Here's an example from some code I recently wrote. Basically what it does is recursively scan a folder, and each time it nests into a folder it creates a new job to scan that folder while the current thread continues. In my own tests it vastly outperforms a single threaded approach.

let source = PathBuf::from("/foo/bar/");

let (tx, rx) = mpsc::channel();
rayon::scope(|s| scan(&source, tx, s));

fn scan<'a, U: AsRef<Path>>(
    src: &U,
    tx: Sender<(Result<DirEntry, std::io::Error>, u64)>,
    scope: &Scope<'a>,
) {
    let dir = fs::read_dir(src).unwrap();
    dir.into_iter().for_each(|entry| {
        let info = entry.as_ref().unwrap();
        let path = info.path();

        if path.is_dir() {
            let tx = tx.clone();
            scope.spawn(move |s| scan(&path, tx, s)) // Recursive call here
        } else {
            // dbg!("{}", path.as_os_str().to_string_lossy());
            let size = info.metadata().unwrap().len();
            tx.send((entry, size)).unwrap();
        }
    });
}

I'm not an expert on Rayon, but I'm fairly certain the threading strategy works like this:

Rayon creates a pool of threads to match the number of logical cores you have available in your environment.
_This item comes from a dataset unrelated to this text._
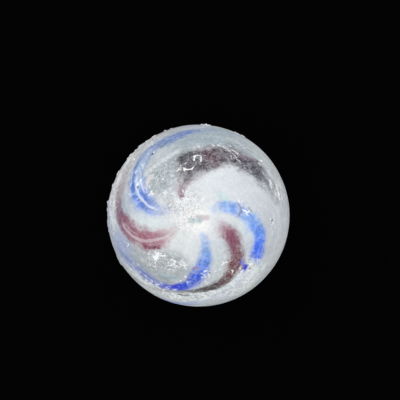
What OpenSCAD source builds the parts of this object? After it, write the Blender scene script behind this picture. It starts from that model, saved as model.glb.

The first call to the scoped function creates a job that the first available thread "steals" from the queue of jobs available. Each time we make another recursive call, it doesn't necessarily execute immediately, but it creates a new job that an idle thread can then "steal" from the queue. If all of the threads are busy, the job queue just fills up each time we make another recursive call, and each time a thread finishes its current job it steals another job from the queue.

The full code can be found here: https://github.com/1Dragoon/fcp

(Note that repo is a work in progress and the code there is currently typically broken and probably won't work at the time you're reading this.)

As an exercise to the reader, I'm more of a sys admin than an actual developer, so I also don't know if this is the ideal approach. From Rayon's documentation linked earlier:

scope() is a more flexible building block compared to join(), since a loop can be used to spawn any number of tasks without recursing

The language of that is a bit confusing. I'm not sure what they mean by "without recursing". Join seems to intend for you to already have tasks known about ahead of time and to execute them in parallel as threads become available, whereas scope seems to be more aimed at only creating jobs when you need them rather than having to know everything you need to do in advance. Either that or I'm understanding their meaning backwards.